Kenosha Protest Shootings

Kyle Rittenhouse puts his hand over his face after he is found not guilt on all counts at the Kenosha County Courthouse in Kenosha, Wis., on Friday, Nov. 19, 2021. The jury came back with its verdict afer close to 3 1/2 days of deliberation.

Kyle Rittenhouse, who fatally shot two men and wounded another during Kenosha protests and riots in summer 2020, was acquitted of all charges Friday after four days of deliberation.

The jury agreed Rittenhouse, 18, acted in self-defense when he shot and killed Anthony Huber and Joseph Rosenbaum and injured Gaige Grosskreutz with a semiautomatic rifle at protests sparked by the shooting of Jacob Blake, a Black man, by a Kenosha police officer.

The jury ruled Rittenhouse was not guilty in the five felonies he was charged with: first-degree intentional homicide, first-degree reckless homicide, attempted first-degree intentional homicide and two first-degree counts of recklessly endangering safety.

In the national spotlight, the trial has fueled debate over the concept of self-defense, gun rights and vigilantism. The verdict prompted responses ranging from outrage, resignation and calls for peace from elected officials and others across Wisconsin.

“In Wisconsin, this judge has now ruled that it’s legal for a minor to walk the streets in Wisconsin with an assault weapon.

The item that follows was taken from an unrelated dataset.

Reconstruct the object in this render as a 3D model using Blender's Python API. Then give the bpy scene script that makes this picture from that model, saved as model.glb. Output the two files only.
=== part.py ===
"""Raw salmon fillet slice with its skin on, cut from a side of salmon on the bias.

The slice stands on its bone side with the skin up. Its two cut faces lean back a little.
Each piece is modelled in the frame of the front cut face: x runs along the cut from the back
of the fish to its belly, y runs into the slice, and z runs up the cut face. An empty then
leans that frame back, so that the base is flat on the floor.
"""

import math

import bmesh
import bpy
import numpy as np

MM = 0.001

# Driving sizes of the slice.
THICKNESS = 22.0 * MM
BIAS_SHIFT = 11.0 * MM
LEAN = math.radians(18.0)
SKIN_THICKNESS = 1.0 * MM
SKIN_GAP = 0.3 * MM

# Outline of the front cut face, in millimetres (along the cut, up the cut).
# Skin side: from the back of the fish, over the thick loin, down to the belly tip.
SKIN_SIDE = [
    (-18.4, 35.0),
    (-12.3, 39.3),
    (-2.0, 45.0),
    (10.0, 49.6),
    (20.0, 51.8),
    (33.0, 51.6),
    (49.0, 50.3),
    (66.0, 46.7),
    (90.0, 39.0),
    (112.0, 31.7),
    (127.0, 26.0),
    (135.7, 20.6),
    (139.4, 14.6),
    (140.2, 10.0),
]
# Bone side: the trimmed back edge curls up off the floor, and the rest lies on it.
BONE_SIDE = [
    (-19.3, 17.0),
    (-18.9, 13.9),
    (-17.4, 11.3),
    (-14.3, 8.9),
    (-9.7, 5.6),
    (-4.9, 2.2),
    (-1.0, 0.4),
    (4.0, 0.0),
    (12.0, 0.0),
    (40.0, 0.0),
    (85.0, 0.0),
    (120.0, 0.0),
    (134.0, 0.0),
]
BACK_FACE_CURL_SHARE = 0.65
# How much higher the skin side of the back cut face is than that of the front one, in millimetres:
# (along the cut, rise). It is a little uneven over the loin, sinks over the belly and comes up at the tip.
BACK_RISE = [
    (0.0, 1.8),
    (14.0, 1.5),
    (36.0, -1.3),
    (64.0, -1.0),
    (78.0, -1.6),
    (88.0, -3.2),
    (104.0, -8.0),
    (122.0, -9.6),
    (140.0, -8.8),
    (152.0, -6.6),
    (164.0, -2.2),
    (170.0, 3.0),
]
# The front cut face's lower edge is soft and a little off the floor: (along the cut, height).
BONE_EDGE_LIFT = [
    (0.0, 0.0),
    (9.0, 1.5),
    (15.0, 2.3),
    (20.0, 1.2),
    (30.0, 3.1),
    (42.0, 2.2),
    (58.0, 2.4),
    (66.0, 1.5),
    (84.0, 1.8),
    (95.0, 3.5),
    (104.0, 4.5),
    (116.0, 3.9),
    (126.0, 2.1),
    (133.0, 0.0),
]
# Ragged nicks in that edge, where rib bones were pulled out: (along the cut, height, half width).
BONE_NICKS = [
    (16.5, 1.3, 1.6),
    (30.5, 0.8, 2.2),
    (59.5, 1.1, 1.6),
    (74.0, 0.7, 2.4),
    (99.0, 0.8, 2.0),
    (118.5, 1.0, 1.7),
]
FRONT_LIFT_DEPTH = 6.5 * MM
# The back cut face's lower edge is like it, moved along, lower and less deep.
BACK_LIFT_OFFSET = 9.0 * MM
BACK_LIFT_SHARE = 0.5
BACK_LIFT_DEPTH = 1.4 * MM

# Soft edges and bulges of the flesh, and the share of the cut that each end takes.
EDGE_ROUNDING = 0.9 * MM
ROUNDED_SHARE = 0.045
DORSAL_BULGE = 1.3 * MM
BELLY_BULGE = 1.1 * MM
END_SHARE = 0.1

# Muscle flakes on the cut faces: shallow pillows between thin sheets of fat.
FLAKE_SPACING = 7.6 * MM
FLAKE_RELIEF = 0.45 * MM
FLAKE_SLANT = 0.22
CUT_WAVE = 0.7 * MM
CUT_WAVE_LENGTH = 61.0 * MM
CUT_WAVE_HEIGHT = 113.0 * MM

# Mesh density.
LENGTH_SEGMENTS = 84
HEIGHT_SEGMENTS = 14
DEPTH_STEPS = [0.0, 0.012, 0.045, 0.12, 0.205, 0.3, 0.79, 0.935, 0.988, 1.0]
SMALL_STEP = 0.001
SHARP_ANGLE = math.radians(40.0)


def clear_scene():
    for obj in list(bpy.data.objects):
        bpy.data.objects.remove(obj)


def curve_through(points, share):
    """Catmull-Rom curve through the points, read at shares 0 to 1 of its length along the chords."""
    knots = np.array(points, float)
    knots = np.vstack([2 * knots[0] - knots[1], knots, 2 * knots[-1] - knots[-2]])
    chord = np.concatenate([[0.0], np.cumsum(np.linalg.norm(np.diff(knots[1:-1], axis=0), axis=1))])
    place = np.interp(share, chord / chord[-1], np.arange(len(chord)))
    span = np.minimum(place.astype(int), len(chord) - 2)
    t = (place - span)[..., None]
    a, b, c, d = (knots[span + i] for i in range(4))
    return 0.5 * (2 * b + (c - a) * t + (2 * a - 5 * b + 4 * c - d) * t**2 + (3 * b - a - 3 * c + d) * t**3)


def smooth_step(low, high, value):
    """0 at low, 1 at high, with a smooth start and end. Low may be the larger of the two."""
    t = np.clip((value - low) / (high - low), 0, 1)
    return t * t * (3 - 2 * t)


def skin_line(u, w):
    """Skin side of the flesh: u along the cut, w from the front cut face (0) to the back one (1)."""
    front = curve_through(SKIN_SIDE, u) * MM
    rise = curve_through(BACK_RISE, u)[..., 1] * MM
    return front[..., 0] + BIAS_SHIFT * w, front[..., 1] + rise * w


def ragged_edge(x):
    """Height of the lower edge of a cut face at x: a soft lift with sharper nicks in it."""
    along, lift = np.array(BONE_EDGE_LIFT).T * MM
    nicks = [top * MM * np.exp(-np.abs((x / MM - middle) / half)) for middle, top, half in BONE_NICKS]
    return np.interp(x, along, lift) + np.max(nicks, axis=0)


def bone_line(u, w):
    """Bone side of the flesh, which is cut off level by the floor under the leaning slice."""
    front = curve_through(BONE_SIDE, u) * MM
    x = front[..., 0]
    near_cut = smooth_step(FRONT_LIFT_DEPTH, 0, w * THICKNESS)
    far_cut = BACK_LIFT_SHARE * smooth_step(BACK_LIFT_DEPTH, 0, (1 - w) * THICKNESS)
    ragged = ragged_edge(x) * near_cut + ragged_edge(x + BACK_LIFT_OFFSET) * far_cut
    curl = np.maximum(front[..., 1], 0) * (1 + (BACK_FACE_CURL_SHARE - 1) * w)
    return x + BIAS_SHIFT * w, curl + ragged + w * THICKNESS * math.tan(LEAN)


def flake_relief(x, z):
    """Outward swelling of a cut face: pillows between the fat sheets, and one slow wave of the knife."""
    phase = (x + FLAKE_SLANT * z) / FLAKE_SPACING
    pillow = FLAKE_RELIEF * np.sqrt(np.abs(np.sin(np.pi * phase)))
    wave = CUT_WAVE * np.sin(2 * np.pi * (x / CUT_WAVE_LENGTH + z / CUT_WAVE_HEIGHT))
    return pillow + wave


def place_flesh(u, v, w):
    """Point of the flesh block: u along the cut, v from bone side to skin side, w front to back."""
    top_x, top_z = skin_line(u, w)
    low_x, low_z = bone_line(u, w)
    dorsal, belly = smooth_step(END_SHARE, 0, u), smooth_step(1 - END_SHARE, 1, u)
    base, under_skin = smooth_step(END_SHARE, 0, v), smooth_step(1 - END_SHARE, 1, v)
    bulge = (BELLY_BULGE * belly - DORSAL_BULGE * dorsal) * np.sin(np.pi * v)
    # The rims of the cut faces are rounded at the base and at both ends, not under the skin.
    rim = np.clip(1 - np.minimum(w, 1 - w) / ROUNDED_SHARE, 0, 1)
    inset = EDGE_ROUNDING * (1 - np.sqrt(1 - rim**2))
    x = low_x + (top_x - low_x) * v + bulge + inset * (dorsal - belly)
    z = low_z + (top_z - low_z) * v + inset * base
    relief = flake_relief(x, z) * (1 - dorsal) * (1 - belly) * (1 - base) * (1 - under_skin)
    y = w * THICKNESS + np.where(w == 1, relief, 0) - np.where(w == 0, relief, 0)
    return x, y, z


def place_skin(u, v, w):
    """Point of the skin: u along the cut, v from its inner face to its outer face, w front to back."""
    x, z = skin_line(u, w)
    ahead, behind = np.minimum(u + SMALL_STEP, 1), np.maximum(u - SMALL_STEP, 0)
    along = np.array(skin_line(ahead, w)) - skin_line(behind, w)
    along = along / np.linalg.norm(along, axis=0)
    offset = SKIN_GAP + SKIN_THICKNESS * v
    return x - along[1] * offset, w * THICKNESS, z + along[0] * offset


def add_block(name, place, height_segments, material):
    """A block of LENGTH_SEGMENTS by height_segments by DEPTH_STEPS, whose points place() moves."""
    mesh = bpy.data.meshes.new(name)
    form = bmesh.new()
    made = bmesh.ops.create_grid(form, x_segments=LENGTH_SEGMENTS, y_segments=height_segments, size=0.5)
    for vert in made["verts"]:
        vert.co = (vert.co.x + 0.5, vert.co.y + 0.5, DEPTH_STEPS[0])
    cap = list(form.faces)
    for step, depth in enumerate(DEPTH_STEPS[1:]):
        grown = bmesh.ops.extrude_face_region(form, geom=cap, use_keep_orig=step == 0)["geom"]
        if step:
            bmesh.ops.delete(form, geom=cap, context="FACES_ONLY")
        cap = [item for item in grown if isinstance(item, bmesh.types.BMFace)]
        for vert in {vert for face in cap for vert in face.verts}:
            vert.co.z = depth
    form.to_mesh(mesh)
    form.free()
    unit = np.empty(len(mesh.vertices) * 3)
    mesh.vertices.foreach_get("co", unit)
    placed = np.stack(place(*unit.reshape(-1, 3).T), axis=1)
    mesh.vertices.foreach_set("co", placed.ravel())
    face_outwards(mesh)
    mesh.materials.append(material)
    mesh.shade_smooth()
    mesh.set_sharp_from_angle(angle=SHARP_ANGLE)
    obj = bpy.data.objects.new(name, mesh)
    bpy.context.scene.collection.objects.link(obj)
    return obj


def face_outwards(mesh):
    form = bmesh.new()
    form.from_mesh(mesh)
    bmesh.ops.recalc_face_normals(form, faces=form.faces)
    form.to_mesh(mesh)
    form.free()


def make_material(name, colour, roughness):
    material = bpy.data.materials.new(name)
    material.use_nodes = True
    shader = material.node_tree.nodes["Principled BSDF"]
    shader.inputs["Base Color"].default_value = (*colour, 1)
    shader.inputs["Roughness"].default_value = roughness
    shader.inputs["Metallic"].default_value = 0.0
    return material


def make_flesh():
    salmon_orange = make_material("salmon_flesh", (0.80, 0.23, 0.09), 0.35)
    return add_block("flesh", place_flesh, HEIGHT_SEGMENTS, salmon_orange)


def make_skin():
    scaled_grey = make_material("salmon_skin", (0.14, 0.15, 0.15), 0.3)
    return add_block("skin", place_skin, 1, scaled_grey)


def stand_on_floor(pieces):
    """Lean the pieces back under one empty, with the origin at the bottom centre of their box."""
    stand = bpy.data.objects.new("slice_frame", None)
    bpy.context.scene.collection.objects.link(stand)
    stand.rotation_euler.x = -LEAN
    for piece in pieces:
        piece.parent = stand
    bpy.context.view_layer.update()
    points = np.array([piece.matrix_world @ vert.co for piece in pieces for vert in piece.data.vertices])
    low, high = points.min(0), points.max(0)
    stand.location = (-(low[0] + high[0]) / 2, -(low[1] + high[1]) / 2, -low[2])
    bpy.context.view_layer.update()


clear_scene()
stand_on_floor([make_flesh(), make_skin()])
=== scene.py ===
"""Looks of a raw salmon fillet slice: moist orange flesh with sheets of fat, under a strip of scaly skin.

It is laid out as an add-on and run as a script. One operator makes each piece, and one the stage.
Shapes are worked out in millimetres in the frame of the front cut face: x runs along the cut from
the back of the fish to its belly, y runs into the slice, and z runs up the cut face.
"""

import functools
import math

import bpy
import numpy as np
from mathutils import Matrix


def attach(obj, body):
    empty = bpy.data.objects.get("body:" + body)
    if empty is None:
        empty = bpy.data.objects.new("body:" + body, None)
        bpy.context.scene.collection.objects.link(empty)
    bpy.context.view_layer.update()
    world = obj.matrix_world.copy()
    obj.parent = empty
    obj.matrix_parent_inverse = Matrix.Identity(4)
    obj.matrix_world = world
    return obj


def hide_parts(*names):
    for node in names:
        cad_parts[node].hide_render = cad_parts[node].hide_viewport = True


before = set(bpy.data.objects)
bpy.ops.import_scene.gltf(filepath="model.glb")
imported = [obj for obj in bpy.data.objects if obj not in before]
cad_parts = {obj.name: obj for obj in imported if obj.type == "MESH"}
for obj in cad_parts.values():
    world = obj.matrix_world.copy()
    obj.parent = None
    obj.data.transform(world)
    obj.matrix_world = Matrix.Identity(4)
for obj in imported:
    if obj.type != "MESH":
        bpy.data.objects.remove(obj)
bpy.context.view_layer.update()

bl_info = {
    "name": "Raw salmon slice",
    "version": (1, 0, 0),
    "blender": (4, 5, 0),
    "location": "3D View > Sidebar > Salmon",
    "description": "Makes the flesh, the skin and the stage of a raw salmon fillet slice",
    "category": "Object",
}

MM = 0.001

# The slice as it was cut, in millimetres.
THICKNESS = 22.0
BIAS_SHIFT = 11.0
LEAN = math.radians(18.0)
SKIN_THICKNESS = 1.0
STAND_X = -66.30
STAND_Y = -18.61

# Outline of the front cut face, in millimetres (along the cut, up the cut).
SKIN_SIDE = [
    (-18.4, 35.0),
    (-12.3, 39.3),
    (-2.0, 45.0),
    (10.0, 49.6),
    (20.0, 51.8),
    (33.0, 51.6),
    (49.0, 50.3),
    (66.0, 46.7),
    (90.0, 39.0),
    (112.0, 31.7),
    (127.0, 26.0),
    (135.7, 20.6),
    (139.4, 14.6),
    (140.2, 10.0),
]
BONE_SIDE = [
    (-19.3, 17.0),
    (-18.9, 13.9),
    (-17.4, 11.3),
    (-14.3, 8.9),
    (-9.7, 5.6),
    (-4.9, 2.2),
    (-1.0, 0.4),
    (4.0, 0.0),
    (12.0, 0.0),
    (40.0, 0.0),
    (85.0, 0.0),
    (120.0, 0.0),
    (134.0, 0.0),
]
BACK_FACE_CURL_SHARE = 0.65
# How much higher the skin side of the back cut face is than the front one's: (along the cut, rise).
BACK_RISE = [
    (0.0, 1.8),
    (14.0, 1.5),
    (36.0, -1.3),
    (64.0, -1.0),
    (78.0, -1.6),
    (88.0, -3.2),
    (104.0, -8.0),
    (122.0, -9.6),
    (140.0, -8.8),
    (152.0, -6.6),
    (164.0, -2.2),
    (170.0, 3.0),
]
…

If that is true, then our state legislature should take action now in a bipartisan way to change the law and make it illegal," Democratic Sen. Tammy Baldwin said. "I am afraid many more people will become victims of gun violence unless we take action at the federal and state level to pass common sense gun safety reforms that take on this epidemic and start saving lives. To me that’s just common sense that most people in our state would agree with."

Democratic Gov. Tony Evers said no verdict will bring back those lost in Kenosha or “heal the wounds or trauma experienced by Jacob Blake and his family.”

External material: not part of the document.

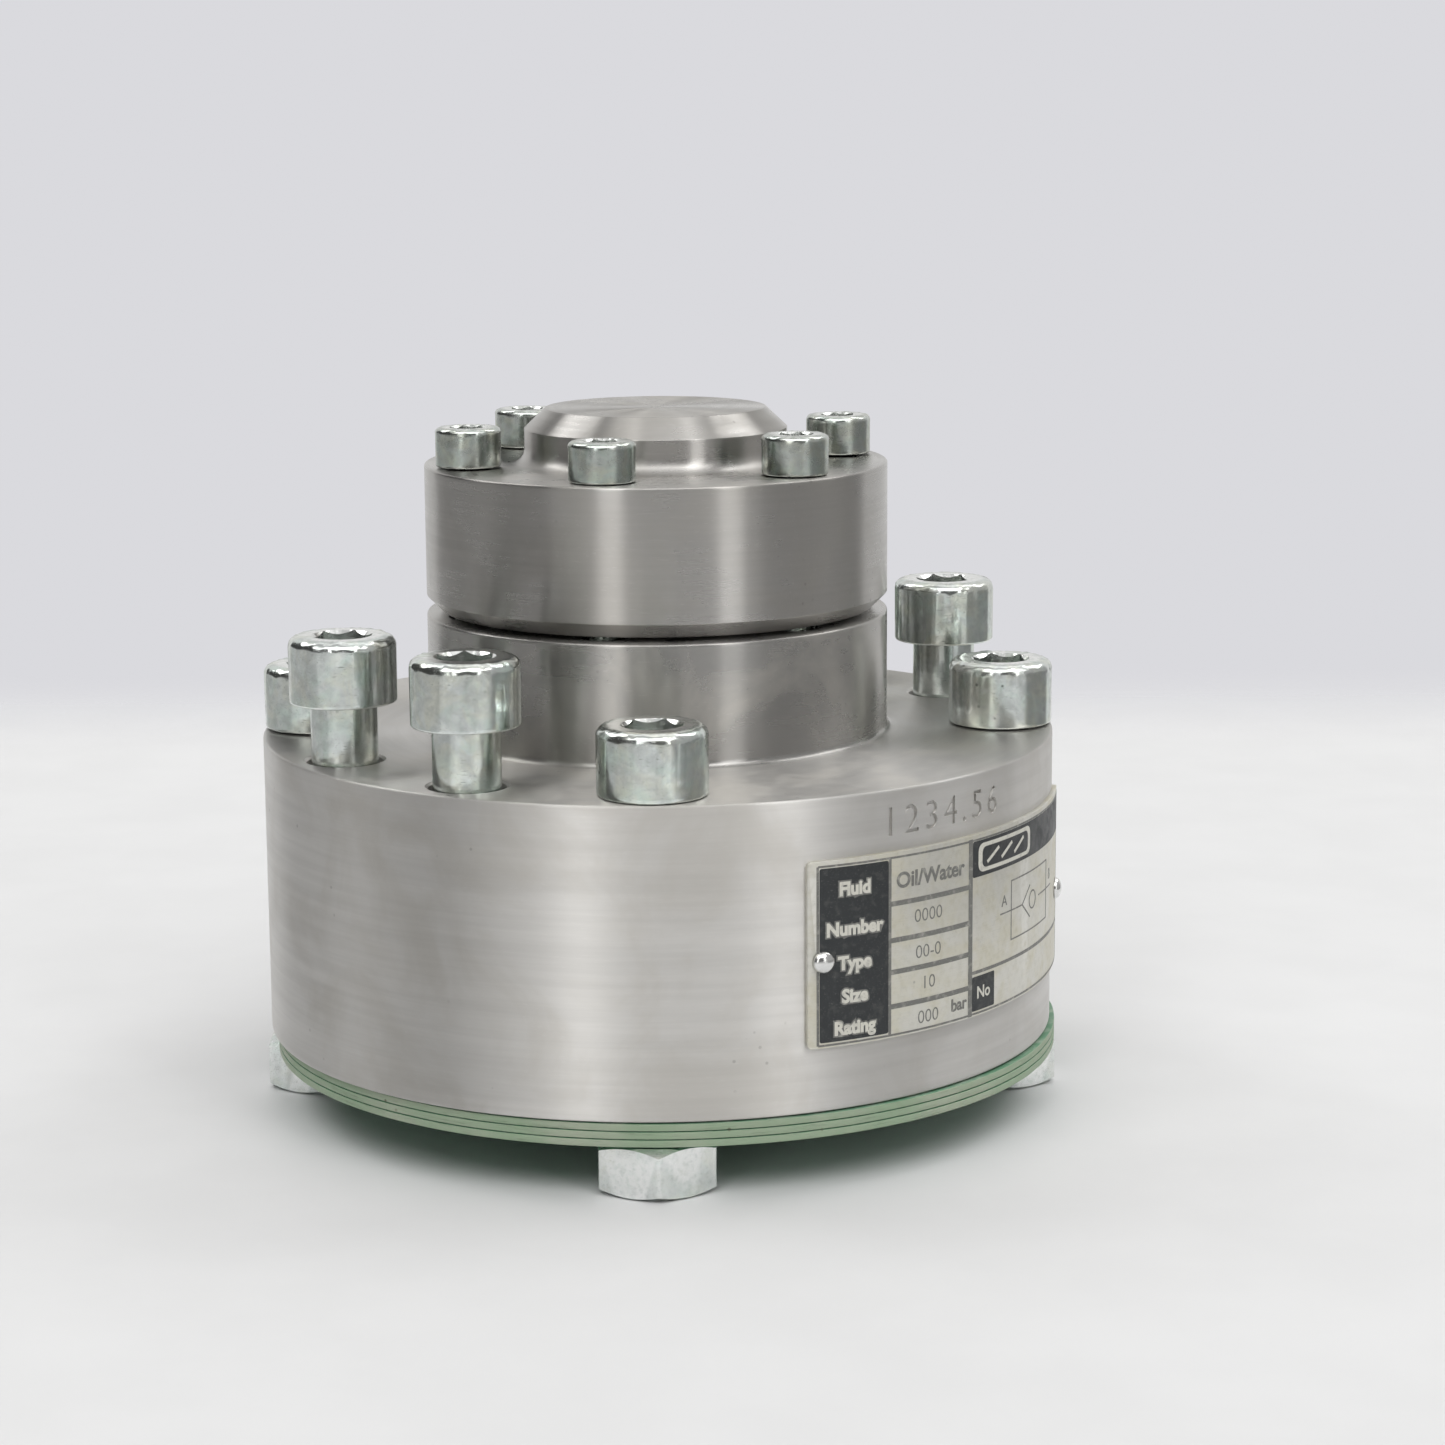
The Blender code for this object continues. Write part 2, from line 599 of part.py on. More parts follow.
def main():
    clear_scene()
    shop = Workshop()
    make_valve_body(shop)
    make_top_cover(shop)
    make_flange_screws(shop)
    make_cover_screws(shop)
    make_hex_nuts(shop)
    make_protection_discs(shop)
    make_nameplate(shop)
    make_nameplate_rivets(shop)
    make_seat_ring(shop)
    make_guide_cage(shop)
    make_poppet(shop)
    make_spring(shop)
    make_seals(shop)


main()
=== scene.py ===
import math

import bpy
from mathutils import Matrix, Vector, noise


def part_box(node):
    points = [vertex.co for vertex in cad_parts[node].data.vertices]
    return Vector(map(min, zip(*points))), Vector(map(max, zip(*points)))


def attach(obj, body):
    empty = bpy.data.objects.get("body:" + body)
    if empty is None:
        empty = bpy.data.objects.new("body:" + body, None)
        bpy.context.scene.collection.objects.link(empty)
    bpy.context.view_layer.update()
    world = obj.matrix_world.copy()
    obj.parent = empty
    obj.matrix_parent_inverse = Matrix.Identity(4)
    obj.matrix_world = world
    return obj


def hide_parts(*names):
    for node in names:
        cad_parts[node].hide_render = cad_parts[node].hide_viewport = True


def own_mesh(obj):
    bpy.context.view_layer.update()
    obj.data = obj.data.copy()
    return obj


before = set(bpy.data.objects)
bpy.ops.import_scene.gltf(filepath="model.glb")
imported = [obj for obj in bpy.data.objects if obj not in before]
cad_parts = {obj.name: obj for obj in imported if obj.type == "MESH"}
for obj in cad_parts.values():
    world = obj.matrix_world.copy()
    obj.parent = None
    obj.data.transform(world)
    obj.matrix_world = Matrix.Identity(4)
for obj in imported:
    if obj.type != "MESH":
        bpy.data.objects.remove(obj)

bl_info = {
    "name": "Check Valve",
    "version": (1, 0, 0),
    "blender": (4, 5, 0),
    "location": "View3D > Sidebar > Check Valve",
    "description": "Models and finishes a flange-mounted hydraulic check valve round its frame",
    "category": "Add Mesh",
}

# Lengths are metres, +Z is up, and azimuths are degrees from the front (-Y), positive towards +X.
MM = 0.001
MERGE_DISTANCE = 0.001 * MM
SMOOTH_ANGLE = math.radians(32)


def middle(node):
    """The centre of a node's box."""
    low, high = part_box(node)
    return (low + high) / 2


# The turned block, its neck and the passages in it
BODY_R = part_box("valve_body")[1].x
BODY_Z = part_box("valve_body")[0].z
NECK_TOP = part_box("valve_body")[1].z
NECK_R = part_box("top_cover")[1].x
NECK_FILLET_R = 0.9 * MM
MAIN_BORE_R = 22.0 * MM
CHAMBER_R = 34.0 * MM
CHAMBER_Z = (30.0 * MM, 46.0 * MM)
SEAT_POCKET_R = 15.0 * MM
SEAT_POCKET_Z = 22.0 * MM
PORT_A_R = 7.5 * MM
PORT_A_SEAL_R = 11.0 * MM
PORT_B_R = 6.0 * MM
PORT_B_SEAL_R = 9.5 * MM
PORT_B_OFFSET = 27.0 * MM
PORT_SEAL_DEPTH = 2.2 * MM
BODY_STEPS = 192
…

“No ruling today changes our reality in Wisconsin that we have work to do toward equity, accountability, and justice that communities across our state are demanding and deserve,” Evers said in a statement. 

Meanwhile, former Lt. Gov. Rebecca Kleefisch, who’s running for governor in 2022, denounced the prosecution, calling them "a complete disgrace" for “praising the mob who burned our streets as ‘heroes.’”

Evers went on to ask those who choose to assemble and protest in any community to do so safely and peacefully.

“We must have peace in Kenosha and our communities, and any efforts or actions aimed at sowing division are unwelcome in our state as they will only hinder that healing,” Evers said. 

In Madison, after George Floyd’s death in Minneapolis in May 2020 sparked largely peaceful protests along with some riots and destruction, activists are preparing to gather. In a tweet, the University of Wisconsin-Madison’s BIPOC Coalition said it is working to distribute funds to organizers in Kenosha and Madison. 

The Madison Police Department is working with outside agencies and established an incident command post earlier this week in case protests occur, according to Stephanie Fryer, a spokesperson for the department. 

The department’s special events team — officers specifically trained in event staffing — is on standby, Fryer said Friday afternoon. Staffing holds are also in place at this time to ensure enough officers are available if any protests take place.

Additionally, the police department is working with Community Dialogue Representatives who can help connect community members and police during potential gatherings.

“The Madison Police Department understands and recognizes there are strong emotions concerning today’s verdict in the Kyle Rittenhouse trial,” reads a statement from the Madison Police Department. “The department has been working with outside agencies on response plans and is prepared to protect the constitutional rights of the public should demonstrations occur.”

Cecelia Klingele, an associate professor at the University of Wisconsin Law School, said she was not surprised by the jury’s decision due to Wisconsin’s self-defense law. She explained the law is “fairly protective of the rights of a person defending himself against what he reasonably believes to be a serious threat of force against him.”

While the case doesn’t “break any new ground” from a state law perspective, Klingele said the trial sparked national debate on the appropriate use of force and the use of weapons in public spaces. 

“Because Kyle Rittenhouse was in Kenosha that day in connection with protests against police violence that were occurring, it has lots of racial overtones and implications for how we think about the role of the citizen versus the role of police in protecting public spaces,” she said.

Anthony Cooper, who leads the Nehemiah Center Reentry Services program, said the trial’s outcome reflects a national trend: According to the NAACP, Black people are incarcerated at more than five times the rate of white Americans.

“You have to bring race into the equation when you are talking about the criminal justice system,” Cooper said. “If this had been a young black boy, this would have definitely played out differently."

Lt. Gov. Mandela Barnes called the verdict “another example of the difficult road to justice in America” on Twitter Friday

“We have seen so many black and brown youth killed, only to be put on trial posthumously, while the innocence of Kyle Rittenhouse was virtually demanded by the judge,” Barnes tweeted. “We must transform moments like this by raising our voices, together.”